On the required documents for CSV, they don't mention birth certificates for children only marriage certificate or death or divorce certificate as it may be the case.
I've included only the marriage certificate on my initial CSV application.
Can anyone tells if this will affect their visas applications under my CSV? 

Any of your input towards this concern is welcome.


----------



## Jesse2007 (Jan 12, 2016)

Hi,
I applied for CSV on 18/01/2016 in Rivonia, on the 19/01 application accepted at Visa 
Operation HUb in Pretoria, on the 21/01: Application forwarded to DHA for adjudication and on 27/01/2016 the status changed to "Adjudicated application for ### has ben dispatched and sent to VFS centre. Please wait for the next update to confirm when it is ready for collection...
I can't wait to collect it either One Year or Five...


----------



## clivemalungah (Sep 27, 2014)

Wow. that's quick turnaround


----------



## ganjedi (Mar 23, 2013)

Hi Jesse

Good day.

We applied on the same day and on 29th Jan 2016 the status changed to "Adjudicated application for ### has ben dispatched and sent to VFS centre. Please wait for the next update to confirm when it is ready for collection...

Please let me know the outcome of your application. 

-Ash


----------



## RubyRuby (Jun 28, 2015)

Jesse2007 said:


> Hi,
> I applied for CSV on 18/01/2016 in Rivonia, on the 19/01 application accepted at Visa
> Operation HUb in Pretoria, on the 21/01: Application forwarded to DHA for adjudication and on 27/01/2016 the status changed to "Adjudicated application for ### has ben dispatched and sent to VFS centre. Please wait for the next update to confirm when it is ready for collection...
> I can't wait to collect it either One Year or Five...
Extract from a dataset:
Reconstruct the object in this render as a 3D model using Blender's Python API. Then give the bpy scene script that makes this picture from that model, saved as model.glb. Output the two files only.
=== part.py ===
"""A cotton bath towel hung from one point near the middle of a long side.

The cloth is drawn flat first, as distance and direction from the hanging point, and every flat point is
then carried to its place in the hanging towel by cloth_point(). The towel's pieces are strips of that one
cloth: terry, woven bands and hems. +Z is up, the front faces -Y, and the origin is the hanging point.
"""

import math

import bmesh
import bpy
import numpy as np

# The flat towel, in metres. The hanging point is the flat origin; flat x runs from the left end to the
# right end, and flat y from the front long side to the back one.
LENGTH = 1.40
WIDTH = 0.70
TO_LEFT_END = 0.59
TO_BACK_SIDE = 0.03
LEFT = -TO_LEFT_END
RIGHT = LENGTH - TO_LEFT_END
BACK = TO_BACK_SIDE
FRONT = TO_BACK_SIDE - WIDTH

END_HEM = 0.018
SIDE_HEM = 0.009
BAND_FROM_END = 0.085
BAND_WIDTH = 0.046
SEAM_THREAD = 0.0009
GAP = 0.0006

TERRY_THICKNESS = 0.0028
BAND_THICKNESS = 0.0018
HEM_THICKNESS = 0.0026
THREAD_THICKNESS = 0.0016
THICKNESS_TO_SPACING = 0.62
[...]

That's really quick! Mu husband's renewal permit was also processed within 10 days. He submitted on the 11th of Jan and we see that the permit was issued on the 21st of jan already.
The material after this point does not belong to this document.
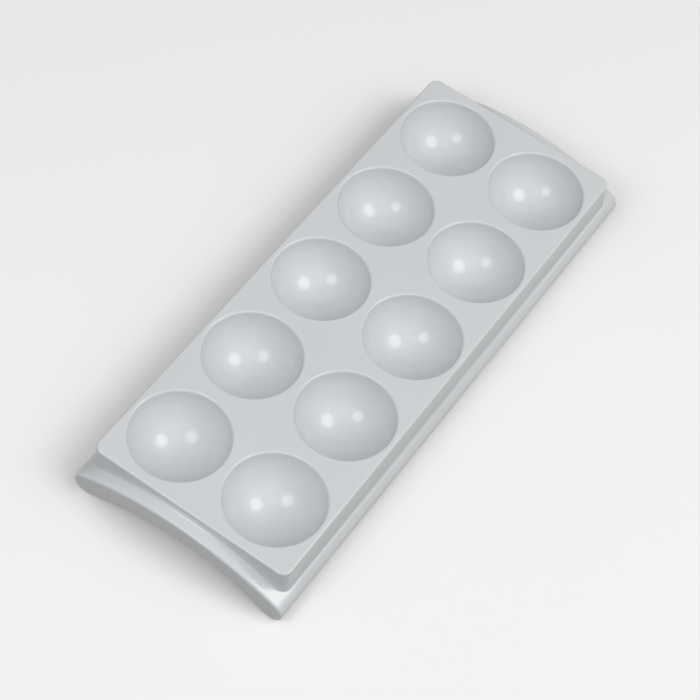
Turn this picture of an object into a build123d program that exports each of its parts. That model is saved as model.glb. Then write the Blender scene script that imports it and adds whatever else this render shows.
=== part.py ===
from build123d import *
from math import atan2, cos, radians, sin, sqrt
import os

# Egg holder tray, in millimetres. +X runs along the tray, +Y across it, +Z up.
# The origin is on the surface that the tray stands on, under the tray's middle.
# The tray is one moulding; each region of it is a closed solid of its own, and
# the regions meet face to face.

# Driving dimensions
CUP_COLUMNS = 5
CUP_PITCH = 49.0
ROW_SPACING = 46.7
CUP_RIM_RADIUS = 21.0
CUP_DEPTH = 20.0
CUP_SKIN = 1.8
RIM_ROUNDING = 1.0
RIM_LAND = 1.7

TRAY_LENGTH = 259.8
TRAY_WIDTH = 102.1
TRAY_HEIGHT = 25.0
SKIN = 2.0

DECK_LENGTH = 247.6
DECK_WIDTH = 94.1
DECK_CORNER_RADIUS = 4.2
DECK_EDGE_ROUNDING = 1.0
WALL_DRAFT = 2.5

CROWN_DROP = 3.7
GRIP_HEIGHT = 12.0
TIP_RADIUS = 5.7
FOOT_TRIM = 0.15
LIP_ANGLE = -108.0
END_EDGE_ROUNDING = 1.2

# Derived places
DECK_UNDERSIDE = TRAY_HEIGHT - SKIN
CROWN = TRAY_HEIGHT - CROWN_DROP
TIP_Y = TRAY_WIDTH / 2 - TIP_RADIUS
TIP_Z = TIP_RADIUS - FOOT_TRIM
PLATE_INNER_X = TRAY_LENGTH / 2 - SKIN
WALL_INNER_X = DECK_LENGTH / 2 - SKIN
WALL_INNER_Y = DECK_WIDTH / 2 - SKIN
LONG_WALL_END_X = DECK_LENGTH / 2 - DECK_CORNER_RADIUS
REACH = TRAY_LENGTH  # half size of a cutting block, past everything it trims

# Cup bowl: a ball through the rim circle and the lowest point
BALL_RADIUS = (CUP_RIM_RADIUS**2 + CUP_DEPTH**2) / (2 * CUP_DEPTH)
BALL_Z = TRAY_HEIGHT - CUP_DEPTH + BALL_RADIUS
CUP_COLLAR_RADIUS = CUP_RIM_RADIUS + RIM_LAND


def tangent_radius(crest, side):
    """Radius of the arc that tops out at height crest over the middle and runs
    tangent into the tip circle, which is inside it (side 1) or outside it (-1)."""
    rise = TIP_Z - crest
    return (TIP_Y**2 + rise**2 - TIP_RADIUS**2) / (-2 * rise - 2 * side * TIP_RADIUS)


SADDLE_RADIUS = tangent_radius(CROWN, 1)
GRIP_RADIUS = tangent_radius(GRIP_HEIGHT, -1)
SADDLE_CENTRE_Z = CROWN - SADDLE_RADIUS
GRIP_CENTRE_Z = GRIP_HEIGHT - GRIP_RADIUS


def on_circle(centre_y, centre_z, radius, angle):
    """Point of a circle in the tray's cross-section, as (y, z)."""
    return (centre_y + radius * cos(angle), centre_z + radius * sin(angle))


def block(low, high):
    """Axis-aligned box between two corners."""
    size = [b - a for a, b in zip(low, high)]
    middle = [(a + b) / 2 for a, b in zip(low, high)]
    return Pos(*middle) * Box(*size)


def along_x(section, start, end):
    """Cross-section drawn as (y, z), swept along X from start to end."""
    plane = Plane(origin=(start, 0, 0), x_dir=(0, 1, 0), z_dir=(1, 0, 0))
    return extrude(plane * section, amount=end - start)


def saddle_lean():
    """Direction from the saddle arc's centre to the tip's, as an angle."""
    return atan2(TIP_Z - SADDLE_CENTRE_Z, TIP_Y)


def saddle_arc(offset, start_y):
    """Arc of the saddle's top skin from start_y out to the tip, set in by offset."""
    radius = SADDLE_RADIUS - offset
    start = atan2(sqrt(radius**2 - start_y**2), start_y)
    end = saddle_lean()
    points = [on_circle(0, SADDLE_CENTRE_Z, radius, a) for a in (start, (start + end) / 2, end)]
    return ThreePointArc(*points)


def tip_arc(offset, end):
    """Arc round the tip from the saddle's top down to the angle end."""
    radius = TIP_RADIUS - offset
    start = saddle_lean()
    angles = (start, (start + end) / 2, end)
    return ThreePointArc(*[on_circle(TIP_Y, TIP_Z, radius, a) for a in angles])


def rail_section():
    """Hooked skin of a long side: the ledge, the round side and the inturned foot."""
    lip = radians(LIP_ANGLE)
    outer_ledge = saddle_arc(0, WALL_INNER_Y)
    outer_tip = tip_arc(0, lip)
    inner_tip = tip_arc(SKIN, lip)
    inner_ledge = saddle_arc(SKIN, WALL_INNER_Y)
    lip_end = Line(outer_tip @ 1, inner_tip @ 1)
    root = Line(inner_ledge @ 0, outer_ledge @ 0)
    return make_face([outer_ledge, outer_tip, lip_end, inner_tip, inner_ledge, root])


def end_outline():
    """Outline of an end plate: saddle arc above, round tips, grip arch below."""
    lean = atan2(TIP_Z - GRIP_CENTRE_Z, TIP_Y)
    half_top = saddle_arc(0, 0)
    tip = tip_arc(0, lean - radians(180))
    middle = (lean + radians(90)) / 2
    angles = (lean, middle, radians(90))
    grip = ThreePointArc(*[on_circle(0, GRIP_CENTRE_Z, GRIP_RADIUS, a) for a in angles])
    middle_line = Line(grip @ 1, half_top @ 0)
    half = make_face([half_top, tip, grip, middle_line])
    return half + mirror(half, about=Plane.YZ)


def above_floor(shape):
    """Trims the feet to their flat rest face."""
    return shape - block((-REACH, -REACH, -REACH), (REACH, REACH, 0))


def saddle_cylinder(offset):
    """The round solid whose top is the saddle's surface, set in by offset."""
    radius = SADDLE_RADIUS - offset
    return Pos(0, 0, SADDLE_CENTRE_Z) * Rot(0, 90, 0) * Cylinder(radius, TRAY_LENGTH * 2)


def cup_bulk():
    """Outer shape of a cup, filled in, standing on the tray's middle."""
    ball = Pos(0, 0, BALL_Z) * Sphere(BALL_RADIUS + CUP_SKIN)
    collar = Pos(0, 0, DECK_UNDERSIDE) * Cylinder(
        CUP_COLLAR_RADIUS, SKIN, align=(Align.CENTER, Align.CENTER, Align.MIN)
    )
    below_deck = block((-REACH, -REACH, 0), (REACH, REACH, DECK_UNDERSIDE))
    return (ball & below_deck) + collar


def egg_cup():
    """Cup with a round bowl and a rounded rim, standing on the tray's middle."""
    cup = cup_bulk() - Pos(0, 0, BALL_Z) * Sphere(BALL_RADIUS)
    rim = cup.edges().filter_by(GeomType.CIRCLE).filter_by_position(Axis.Z, TRAY_HEIGHT, TRAY_HEIGHT)
    return fillet(rim.sort_by(SortBy.RADIUS)[0], RIM_ROUNDING)


def cup_places():
    """Name and place of each cup: two rows, numbered from the -X end."""
    for side, row_y in (("left", ROW_SPACING / 2), ("right", -ROW_SPACING / 2)):
        for column in range(CUP_COLUMNS):
            x = (column - (CUP_COLUMNS - 1) / 2) * CUP_PITCH
            yield f"egg_cup_{side}_{column + 1}", Pos(x, row_y, 0)


def drafted_block(inset):
    """Deck body set in by inset, widening downwards with the walls' draft."""
    outline = RectangleRounded(
        DECK_LENGTH - 2 * inset, DECK_WIDTH - 2 * inset, DECK_CORNER_RADIUS - inset
    )
    return extrude(Pos(0, 0, TRAY_HEIGHT) * outline, amount=-TRAY_HEIGHT, taper=-WALL_DRAFT)


def deck_plate(cups):
    """Flat top of the tray, with a hole for each cup's collar."""
    plate = drafted_block(0) & block((-REACH, -REACH, DECK_UNDERSIDE), (REACH, REACH, TRAY_HEIGHT))
    rim = plate.faces().sort_by(Axis.Z)[-1].edges()
    plate = fillet(rim, DECK_EDGE_ROUNDING)
    for cup in cups:
        plate -= cup
    return plate


def deck_walls(cups):
    """The four walls between the deck plate and the saddle."""
    ring = drafted_block(0) - drafted_block(SKIN)
    ring &= block((-REACH, -REACH, 0), (REACH, REACH, DECK_UNDERSIDE))
    ring -= saddle_cylinder(0)
    for cup in cups:
        ring -= cup
    long_zone = block((-LONG_WALL_END_X, 0, 0), (LONG_WALL_END_X, REACH, TRAY_HEIGHT))
    end_zone = block((-REACH, -REACH, 0), (-LONG_WALL_END_X, REACH, TRAY_HEIGHT))
    return {
        "deck_wall_left": ring & long_zone,
        "deck_wall_right": ring & mirror(long_zone, about=Plane.XZ),
        "deck_wall_near": ring & end_zone,
        "deck_wall_far": ring & mirror(end_zone, about=Plane.YZ),
    }


def rails():
    """The long sides' hooked rails, between the end plates."""
    left = above_floor(along_x(rail_section(), -PLATE_INNER_X, PLATE_INNER_X))
    return {"side_rail_left": left, "side_rail_right": mirror(left, about=Plane.XZ)}


def end_ledges():
    """Arched ledges between each end wall and end plate."""
    skin = saddle_cylinder(0) - saddle_cylinder(SKIN)
    near = skin & block((-PLATE_INNER_X, -WALL_INNER_Y, 0), (-WALL_INNER_X, WALL_INNER_Y, TRAY_HEIGHT))
    return {"end_ledge_near": near, "end_ledge_far": mirror(near, about=Plane.YZ)}


def end_plates():
    """Upright end faces, arched underneath as finger grips."""
    near = above_floor(along_x(end_outline(), -TRAY_LENGTH / 2, -PLATE_INNER_X))
    outer_face = near.faces().sort_by(Axis.X)[0]
    upper = outer_face.edges().filter_by(lambda edge: edge.center().Z > TIP_Z)
    near = fillet(upper, END_EDGE_ROUNDING)
    return {"end_plate_near": near, "end_plate_far": mirror(near, about=Plane.YZ)}


def build():
    """All regions of the tray, by node name."""
    bulk = cup_bulk()
    cup = egg_cup()
    bulks = [place * bulk for _, place in cup_places()]
    parts = {name: place * cup for name, place in cup_places()}
    parts["deck_plate"] = deck_plate(bulks)
    parts.update(deck_walls(bulks))
    parts.update(rails())
    parts.update(end_ledges())
    parts.update(end_plates())
    return parts


os.makedirs("parts", exist_ok=True)
for name, shape in build().items():
    export_step(shape, f"parts/{name}.step")
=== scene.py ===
from math import atan2, ceil, cos, pi, radians, sin, sqrt, tan

import bmesh
import bpy
import numpy as np
from mathutils import Matrix, Vector


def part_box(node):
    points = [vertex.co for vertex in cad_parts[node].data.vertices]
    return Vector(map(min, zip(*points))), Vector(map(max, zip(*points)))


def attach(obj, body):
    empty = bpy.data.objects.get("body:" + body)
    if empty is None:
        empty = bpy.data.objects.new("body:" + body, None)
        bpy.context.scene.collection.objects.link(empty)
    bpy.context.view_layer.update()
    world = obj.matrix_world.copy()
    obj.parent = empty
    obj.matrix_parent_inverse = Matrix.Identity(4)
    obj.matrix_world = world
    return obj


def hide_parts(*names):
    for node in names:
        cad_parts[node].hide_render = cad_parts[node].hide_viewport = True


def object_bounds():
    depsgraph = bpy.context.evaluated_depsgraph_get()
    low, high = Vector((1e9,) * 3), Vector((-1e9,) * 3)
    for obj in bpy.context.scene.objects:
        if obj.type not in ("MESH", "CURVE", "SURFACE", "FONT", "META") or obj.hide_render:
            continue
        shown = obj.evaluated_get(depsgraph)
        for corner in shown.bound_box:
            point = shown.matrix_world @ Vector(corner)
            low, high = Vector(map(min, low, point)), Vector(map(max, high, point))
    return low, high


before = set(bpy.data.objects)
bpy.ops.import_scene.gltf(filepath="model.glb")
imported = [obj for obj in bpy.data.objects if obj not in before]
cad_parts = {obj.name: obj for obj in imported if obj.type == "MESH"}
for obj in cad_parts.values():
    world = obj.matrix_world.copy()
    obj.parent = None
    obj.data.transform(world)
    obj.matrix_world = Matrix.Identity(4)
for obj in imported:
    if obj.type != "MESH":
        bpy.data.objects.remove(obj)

# Egg holder tray: one continuous moulding, drawn over its CAD regions.
# Lengths are in millimetres until a mesh is made, which is in metres.

MM = 0.001
cad_low, cad_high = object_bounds()
cup_low, cup_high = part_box("egg_cup_left_1")
next_cup_low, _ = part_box("egg_cup_left_2")
_, plate_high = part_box("deck_plate")
_, near_plate_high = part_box("end_plate_near")

# Sizes of the moulding that the boxes don't show, as in the CAD
SKIN = 2.0
CUP_SKIN = 1.8
CUP_RIM_RADIUS = 21.0
RIM_ROUNDING = 1.0
DECK_EDGE_ROUNDING = 1.0
DECK_CORNER_RADIUS = 4.2
DRAFT = radians(2.5)
CROWN_DROP = 3.7
GRIP_HEIGHT = 12.0
TIP_RADIUS = 5.7
FOOT_TRIM = 0.15
LIP_ANGLE = radians(-108)
END_ROUNDING = 1.2

# Sizes and places read from the frame
TOP = cad_high.z / MM
HALF_LENGTH = cad_high.x / MM
HALF_WIDTH = cad_high.y / MM
CUP_PITCH = (next_cup_low.x - cup_low.x) / MM
ROW_Y = (cup_low.y + cup_high.y) / 2 / MM
CUP_DEPTH = TOP - cup_low.z / MM - CUP_SKIN
DECK_HALF_LENGTH = plate_high.x / MM - SKIN * tan(DRAFT)
DECK_HALF_WIDTH = plate_high.y / MM - SKIN * tan(DRAFT)
PLATE_INNER_X = -near_plate_high.x / MM
CUP_COLUMNS = 5

BALL_RADIUS = (CUP_RIM_RADIUS**2 + CUP_DEPTH**2) / (2 * CUP_DEPTH)
BALL_Z = TOP - CUP_DEPTH + BALL_RADIUS
DECK_UNDERSIDE = TOP - SKIN
CROWN = TOP - CROWN_DROP
TIP_Y = HALF_WIDTH - TIP_RADIUS
TIP_Z = TIP_RADIUS - FOOT_TRIM
CORNER_X = DECK_HALF_LENGTH - DECK_CORNER_RADIUS
CORNER_Y = DECK_HALF_WIDTH - DECK_CORNER_RADIUS
EDGE_INSET = DECK_EDGE_ROUNDING * tan((pi / 2 - DRAFT) / 2)
SWEEP_END_X = HALF_LENGTH - END_ROUNDING

# Cove between the deck wall and the ledge: crisp at the corners, soft between them
COVE_CORNER = 0.45
COVE_END_MIDDLE = 2.1
COVE_SIDE_MIDDLE = 2.3

# How finely the skin is drawn: rings of points over each curved part
BOWL_RINGS = 29
RIM_RINGS = 8
SHELL_RINGS = 22
DECK_EDGE_RINGS = 8
COVE_RINGS = 8
END_RINGS = 9
TIP_COLUMNS = 20
ARCH_POINTS = 61
ARCH_TIP_POINTS = 4
FOOT_COLUMNS = 4
STEP_AT_CORNERS = radians(0.7)
STEP_BETWEEN = radians(2.5)
NARROW_ANGLE = radians(10)  # directions closer than this take the smaller step
WALL_PARTS = (0.0, 0.25, 0.5, 0.75, 1.0)
LEDGE_PARTS = (0.04, 0.12, 0.28, 0.5, 0.75, 1.0)
INNER_WALL_PARTS = (0.0, 0.35, 0.7, 1.0)
INNER_LEDGE_PARTS = (0.3, 0.65, 1.0)

# Narrow bands beside a rounding keep its shading from spreading over the flat part
RIM_BAND = 0.12
CELL_BAND = 0.1
WALL_BAND = 0.08
PLATE_BAND = 0.1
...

Good luck and let us know what the outcome is.:fingerscrossed:


----------



## Jesse2007 (Jan 12, 2016)

RubyRuby said:


> That's really quick! Mu husband's renewal permit was also processed within 10 days. He submitted on the 11th of Jan and we see that the permit was issued on the 21st of jan already.
> 
> Good luck and let us know what the outcome is.:fingerscrossed:


Hi RubyRuby, Hi Ganjedi,
Bad news, I've been rejected and collected the outcome last week friday. I couldnt believe but was true. The letter was titled : DECISION FOR ADVERSELY AFFECTING PERSON" with possibility to appeal within ten days. Really discouraged.
Mind heading to move to another country where my skills can be well utilized as a qualified/licenced electrician with more than ten years of experience. The choice is tough; Canada Oz or NZ


----------



## ganjedi (Mar 23, 2013)

Hi Jesse 

Sorry to hear about your visa outcome. For my surprise the change of conditions visa was granted. 


Sent from my iPhone using Tapatalk


----------



## Jesse2007 (Jan 12, 2016)

ganjedi said:


> Hi Jesse
> 
> Sorry to hear about your visa outcome. For my surprise the change of conditions visa was granted.
> 
> ...


Congrats Ganjedi.


----------